@Janevaljane This is for you. Read it- it might save a life or more.
What can the app do?
The app can detect when a fellow app user is nearby.
When two phones running the app are near each other, they will make contact through Bluetooth.
If they are close for a long enough time, and one of the two owners later shares a positive coronavirus test via the app, then the other will receive an alert.
Contact tracing app
You can also use the app to check in at venues - for instance, shops, bars, restaurants or places of worship.
Hospitality venues such as pubs and restaurants will be asked to display posters with a QR code, which app users will be able to scan.
The posters will also go up in communal areas of community buildings such as universities, hospitals and libraries.
Used alongside manual contact tracing, the app will help identify close contacts of a user who tests positive, or visitors to a premises that has suffered an outbreak.
Northern Ireland launched an app in July, while Scotland's app was launched in September.
How has contact tracing been carried out until now?
People who display coronavirus symptoms and test positive have been contacted by text, email or phone.
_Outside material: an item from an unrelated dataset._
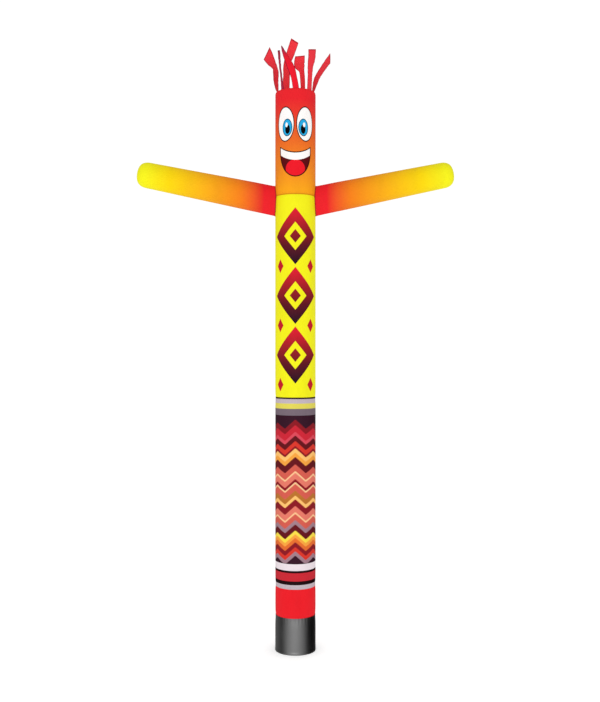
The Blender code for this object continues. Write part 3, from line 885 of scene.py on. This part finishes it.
def paint(color):
    """The paint that looks like this colour, 0 to 255, on the lit front of the cloth."""
    shares = [channel / 255 for channel in color]
    linear = [share / 12.92 if share <= 0.04045 else ((share + 0.055) / 1.055) ** 2.4 for share in shares]
    return (*(max(0.0, channel - SHINE) / LIGHT_GAIN for channel in linear), 1.0)


class Cloth:
    """A cloth material in the making. Its colours are fields, or 0 to 255 as they look in even light."""

    def __init__(self, name):
        self.material = new_material(name)
        self.tree = self.material.node_tree
        self.across, self.along = self.map(CLOTH_MAP)

    def map(self, layer):
        """The two fields of a named map of the cloth."""
        parts = add_node(self.tree, "SeparateXYZ", (add_field(self.tree, "UVMap", uv_map=layer),))
        return [Field(self.tree, parts.outputs[axis]) for axis in "XY"]

    def mix(self, share, under, over):
        """One colour over another."""
        under, over = (color if isinstance(color, Field) else paint(color) for color in (under, over))
        return mix_fields(self.tree, "RGBA", share, under, over)

    def ramp(self, field, stops, interpolation="LINEAR"):
        """A run of colours at places of the field, in the field's own units."""
        low, high = stops[0][0], stops[-1][0]
        node = add_node(self.tree, "ValToRGB", ((field - low) / (high - low),))
        node.color_ramp.interpolation = interpolation
        elements = node.color_ramp.elements
        while len(elements) < len(stops):
            elements.new(0.5)
        for element, (place, color) in zip(elements, stops):
            element.position = (place - low) / (high - low)
            element.color = paint(color)
        return Field(self.tree, node.outputs["Color"])

    def noise(self, scale, detail, stretch=1.0):
        """Uneven values, 0 to 1, in space."""
        place = add_field(self.tree, "TexCoord", output="Object")
        place = add_field(self.tree, "Mapping", {"Vector": place, "Scale": (1.0, 1.0, stretch)})
        return add_field(self.tree, "TexNoise", {"Vector": place, "Scale": scale, "Detail": detail})

    def rib(self, field):
        """1 on the weave's even ribs across the field, and 0 between them."""
        return abs((field / RIB_PITCH).calc("FRACT") - 0.5).ease(0.5 - RIB_WIDTH, 0.5)

    def ellipse(self, across, middle, height, half_width, half_height):
        """1 inside an ellipse on the cloth."""
        x = (across - middle) / half_width
        y = (self.along - height) / half_height
        return x * x + y * y < 1.0

    def finish(self, color, crease=PRINTED_CREASE, roughness=0.62, specular=0.10, ior=1.5):
        """The weave over a printed colour: darker ribs, uneven dye, creases and a dull shine."""
        ribs = self.rib(self.across).calc("MAXIMUM", self.rib(self.along))
        shade = ribs * RIB_SHADE + self.noise(*DYE_NOISE).ease(*DYE_RANGE) * DYE_SHADE
        rubbed = self.noise(*RUB_NOISE).ease(*RUB_RANGE)
        relief = ribs * RIB_RISE + self.noise(*CREASE_NOISE) * crease
        return set_shader(self.material, {
            "Base Color": self.mix(shade, color, FULL_BLACK),
            "Roughness": rubbed.calc("MULTIPLY_ADD", RUB_ROUGHNESS, roughness),
            "Specular IOR Level": specular,
            "IOR": ior,
            "Normal": add_field(self.tree, "Bump", {"Strength": 1.0, "Distance": 1.0, "Height": relief}),
        })


def plain_material(name, color):
    """Plain cloth of one colour."""
    return Cloth(name).finish(color, PLAIN_CREASE)


def sleeve_material():
    """Black coated cloth with a soft shine, a little dusty at its hem."""
    cloth = Cloth("sleeve_black")
    dust = cloth.along.ease(DUST_HEIGHT, 0.0) * cloth.noise(*DUST_NOISE)
    return cloth.finish(cloth.mix(dust * DUST_SHARE, BLACK, DUST), COATED_CREASE,
                        roughness=0.31, specular=1.0, ior=1.9)


def zigzag_field(cloth):
    """Bands of stitched zigzags in flame colours, from the field's top down."""
    across = ((cloth.across / ZIGZAG_STITCH).calc("FLOOR") + 0.5) * ZIGZAG_STITCH
    period = 2 * math.pi * TUBE_RADIUS / ZIGZAGS_ROUND_TUBE
    lift = (across.calc("PINGPONG", period / 2) * (2 * ZIGZAG_RISE / period)
            + across.calc("PINGPONG", period) * (ZIGZAG_TALL_SHARE * ZIGZAG_RISE / period))
    down = FIELD_TOP + ZIGZAG_RISE / 2 - cloth.along - lift
    sizes, colors = zip(*FIELD_BANDS)
    places = np.cumsum([0, *sizes]) / 1000
    return cloth.ramp(down, list(zip(places.tolist(), [*colors, colors[-1]])), "CONSTANT")


def print_material():
    """A zigzag field between plain border bands."""
    cloth = Cloth("zigzag_print")
    color = cloth.ramp(cloth.along, PRINT_BANDS, "CONSTANT")
    inside = (cloth.along > FIELD_LOW) * (cloth.along < FIELD_TOP)
    return cloth.finish(cloth.mix(inside, color, zigzag_field(cloth)))


def torso_material():
    """Yellow cloth with tall lozenges, dark at the foot and red at the top, and small ones between."""
    cloth = Cloth("lozenge_print")
    phase = (cloth.along - LOZENGE_LOW) / LOZENGE_PITCH
    share = phase.calc("FRACT")
    height = abs(share - 0.5) * LOZENGE_PITCH
    width = abs(cloth.across)
    field = width / LOZENGE_HALF_WIDTH + height / LOZENGE_HALF_HEIGHT
    rows = (phase > 0.0) * (phase < LOZENGE_COUNT)
    ink = cloth.ramp(share, LOZENGE_COLORS)
    color = YELLOW
    for edge, filling in ((1.0, ink), (LOZENGE_HOLE, YELLOW), (LOZENGE_HEART, ink)):
        color = cloth.mix((field < edge) * rows, color, filling)
    small = (abs(width - SMALL_LOZENGE_PLACE) / SMALL_LOZENGE_HALF_WIDTH
             + (LOZENGE_PITCH / 2 - height) / SMALL_LOZENGE_HALF_HEIGHT)
    margin = SMALL_LOZENGE_HALF_HEIGHT / LOZENGE_PITCH
    reach = (phase > -margin) * (phase < LOZENGE_COUNT - margin)
    return cloth.finish(cloth.mix((small < 1.0) * reach, color, SMALL_LOZENGE_COLOR))


def smile(cloth):
    """The masks and inks of a half-moon grin: a white band of teeth, a dark inside and a red tongue."""
    lip = cloth.along - cloth.across * cloth.across * MOUTH_CURL - LIP_HEIGHT
    outline, inside = (
        cloth.ellipse(cloth.across, 0.0, MOUTH_MIDDLE, MOUTH_HALF_WIDTH + grow, MOUTH_DROP + grow)
        * (lip < grow) for grow in (MOUTH_LINE, 0.0))
    tongue = inside * cloth.ellipse(cloth.across, *TONGUE)
    teeth = inside * (lip > -TEETH_DROP)
    return (outline, INK), (inside, MOUTH_INSIDE), (tongue, TONGUE_RED), (teeth, WHITE)


def head_material():
    """Red at the top, running to orange, with the printed face."""
    cloth = Cloth("head_print")
    color = cloth.ramp(cloth.along, HEAD_COLORS)
    mirrored = abs(cloth.across)
    eyes = [(cloth.ellipse(mirrored, *place), ink) for *place, ink in EYE_MARKS.values()]
    # Painted shade: a darker band along the head's lower edge, where it laps over the torso.
    edge = (cloth.along < HEAD_LOW + HEAD_EDGE, HEAD_EDGE_SHADE_COLOR)
    for mask, ink in (*eyes, *smile(cloth), edge):
        color = cloth.mix(mask, color, ink)
    return cloth.finish(color)


def arm_material():
    """Red at the root, running through orange to yellow at the tip."""
    cloth = Cloth("arm_print")
    color = cloth.ramp(cloth.along, ARM_COLORS)
    return cloth.finish(cloth.mix(cloth.along < ARM_TAPER_START + ARM_EDGE, color, ARM_EDGE_COLOR))


def hair_material(name, color, edge, tip):
    """Plain cloth with painted shade: darker along its edges and its end, and running to a darker colour at
    its tip if given.
    """
    cloth = Cloth(name)
    share, gone = cloth.map(STRIP_MAP)
    # Painted shade: where a tip colour is given, the strip darkens towards its end.
    if tip is not None:
        color = cloth.mix(gone.ease(1.0 - HAIR_TIP_SHADE_FADE, 1.0), color, tip)
    # Painted shade: a darker band along both long edges of the strip and across its end.
    hem = (abs(share) > 0.5 - HAIR_EDGE_SHADE).calc("MAXIMUM", gone > 1.0 - HAIR_END_SHADE)
    return cloth.finish(cloth.mix(hem, color, edge), PLAIN_CREASE)


def thread_material(name):
    """Twisted polyester thread."""
    cloth = Cloth("thread_" + name)
    color = cloth.mix(cloth.noise(*TWIST_NOISE) * TWIST_SHARE, THREADS[name], THREAD_SHADE)
    return set_shader(cloth.material, {"Base Color": color, "Roughness": THREAD_ROUGHNESS})


# ---------------------------------------------------------------- the dancer

def dress(thing, material, slot, node=None, parent=None):
    """Gives a piece its material and its body, and hides its CAD node. The slot is not used."""
    thing.data.materials.clear()
    thing.data.materials.append(material)
    if parent is None:
        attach(thing, "root")
    else:
        thing.parent = parent
    if node is not None:
        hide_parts(node)
    return thing


def panel(name, node, slot, material, outside, marks, extra=(), inside=None, armholes=False):
    """One panel of the tube, from its node's lowest point to its highest."""
    low, high = (corner.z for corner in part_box(node))
    cloth = tube_cloth(name, low, high, outside, marks, extra, inside)
    if armholes:
        cut_arm_holes(cloth)
    dress(cloth, material, slot, node)
    return cloth


def tube_panels():
    """The sleeve, the panels over it and the crown, and then the panels' thread."""
    sleeve = panel("sleeve", "base_sleeve", "sleeve_cloth", sleeve_material(), sleeve_outside,
                   (SLEEVE_SEAM, 0.0), extra=HEM_ROWS, inside=SLEEVE_INSIDE)
    band = panel("band", "red_band", "band_cloth", plain_material("band_red", RED), tucked_outside,
                 (SLEEVE_SEAM, BAND_SEAM))
    zigzags = panel("zigzags", "print_panel", "print_cloth", print_material(), tube_outside,
                    (BAND_SEAM, PRINT_SEAM))
    torso = panel("torso", "torso_panel", "torso_cloth", torso_material(), tucked_outside,
                  (PRINT_SEAM, HEAD_SEAM, *ARM_ROOT_ENDS), armholes=True)
    shoulder = TUBE_TOP - SHOULDER_HEIGHT * (1.0 - np.sin(np.linspace(0.0, math.pi / 2, SHOULDER_ROWS)))
    head = panel("head", "head_panel", "head_cloth", head_material(), tube_outside,
                 (HEAD_SEAM, TUBE_TOP, *ARM_ROOT_ENDS), extra=shoulder, armholes=True)
    crown = dress(crown_cloth(), plain_material("crown_red", CROWN_RED), "hair_cloth", "crown")

    # Each panel's back rows run between two heights, and its other rows lie at those of the rings.
    sewn = (
        (sleeve, "sleeve", "sleeve_cloth", sleeve_outside, HEM_HEIGHT, SLEEVE_TOP,
         (*seam_pair(SLEEVE_SEAM), HEM_HEIGHT - HEM_STITCH_DROP)),
        (band, "band", "band_cloth", tucked_outside, SLEEVE_TOP, PRINT_LOW, ()),
        (zigzags, "zigzag", "print_cloth", tube_outside, PRINT_LOW, PRINT_TOP,
         (*seam_pair(BAND_SEAM), *seam_pair(PRINT_SEAM))),
        (torso, "torso", "torso_cloth", tucked_outside, PRINT_TOP, HEAD_LOW, ()),
        (head, "head", "head_cloth", tube_outside, HEAD_LOW, TUBE_TOP - BACK_STITCH_END,
         (*seam_pair(HEAD_SEAM), TUBE_TOP - CROWN_STITCH_DROP)),
    )
    for cloth, name, slot, outside, low, high, rings in sewn:
        rows = stitch_rows(name + "_stitches", tube_paths(outside, low, high, rings))
        dress(rows, thread_material(name), slot, parent=cloth)


def arms():
    """Both arms, each with its stitched seams."""
    material = arm_material()
    thread = thread_material("amber")
    for name, sign in ARM_SIGNS.items():
        seed = ARM_SEED + sign
        arm = dress(arm_cloth(name, seed), material, "arm_cloth", name)
        dress(stitch_rows(name + "_stitches", arm_paths(sign, seed)), thread, "arm_cloth", parent=arm)


def hair():
    """The seven streamers."""
    materials = {}
    for name, (color, edge, tip, numbers) in HAIR_CLOTHS.items():
        materials.update(dict.fromkeys(numbers, hair_material(name, color, edge, tip)))
    for number in STREAMER_PLACES:
        strip, flat, area = streamer_cloth(number)
        dress(strip, materials[number], "hair_cloth", f"streamer_{number}")


# ---------------------------------------------------------------- the studio

def floor():
    """A pale floor that runs into the white surround."""
    bpy.ops.mesh.primitive_plane_add(size=FLOOR_SIZE, location=(0.0, 0.0, 0.0))
    plane = bpy.context.object
    plane.name = "studio_floor"
    plane.data.materials.append(set_shader(new_material("floor_white"), FLOOR_LOOK))
    plane.visible_glossy = False


def surround():
    """White light from all round, and the glow that glossy cloth mirrors."""
    world = bpy.data.worlds.new("studio_white")
    bpy.context.scene.world = world
    world.cycles.sampling_method = "NONE"
    world.use_nodes = True
    tree = world.node_tree
    way = add_field(tree, "TexCoord", output="Generated")
    glow = 0.0
    for direction, end, strength in GLOWS:
        towards = add_field(tree, "VectorMath", (way, direction), "Value", operation="DOT_PRODUCT")
        glow = add_field(tree, "MapRange", (towards, end, 1.0)).calc("MULTIPLY_ADD", strength, glow)
    path = add_node(tree, "LightPath").outputs
    white = mix_fields(tree, "FLOAT", path["Is Camera Ray"], SURROUND, BACKDROP)
    background = tree.nodes["Background"].inputs
    put(tree, background["Strength"], mix_fields(tree, "FLOAT", path["Is Glossy Ray"], white, glow))
    put(tree, background["Color"], (1.0, 1.0, 1.0, 1.0))


def softboxes():
    """A large soft key close to the camera, a little to its left, and a weaker one at the back right."""
    for name, place, size, radiance in SOFTBOXES:
        light = bpy.data.lights.new(name, "AREA")
        light.shape = "RECTANGLE"
        light.size, light.size_y = size
        light.energy = radiance * math.pi * size[0] * size[1]
        lamp = new_object(name, light)
        lamp.location = place
        lamp.rotation_euler = (SOFTBOX_AIM - Vector(place)).to_track_quat("-Z", "Y").to_euler()


def camera():
    """The photograph's view: level, from the front."""
    data = bpy.data.cameras.new("view")
    data.lens = CAMERA_LENS
    data.sensor_width = CAMERA_SENSOR
    seer = new_object("view", data)
    seer.location = CAMERA_PLACE
    seer.rotation_euler = (math.radians(90), 0.0, 0.0)
    bpy.context.scene.camera = seer


camera()
surround()
softboxes()
floor()
tube_panels()
arms()
hair()

view = bpy.context.scene.view_settings
view.view_transform = "Standard"
view.look = "None"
England's NHS Test and Trace service calls only from 0300 0135 000.
They are asked to log on to the NHS Test and Trace website and give personal information, including:
name, date of birth and postcode
who they live with
places they visited recently
names and contact details of people they have recently been in close contact with
Close contacts are:
people you've spent 15 minutes or more with - at a distance of less than 2m (6ft)
sexual partners, household members or people you have had face-to-face conversations with - at a distance of less than 1m
Contact must have taken place within a nine-day period, starting 48 hours before symptoms appeared.
No-one who is then contacted will be told your identity.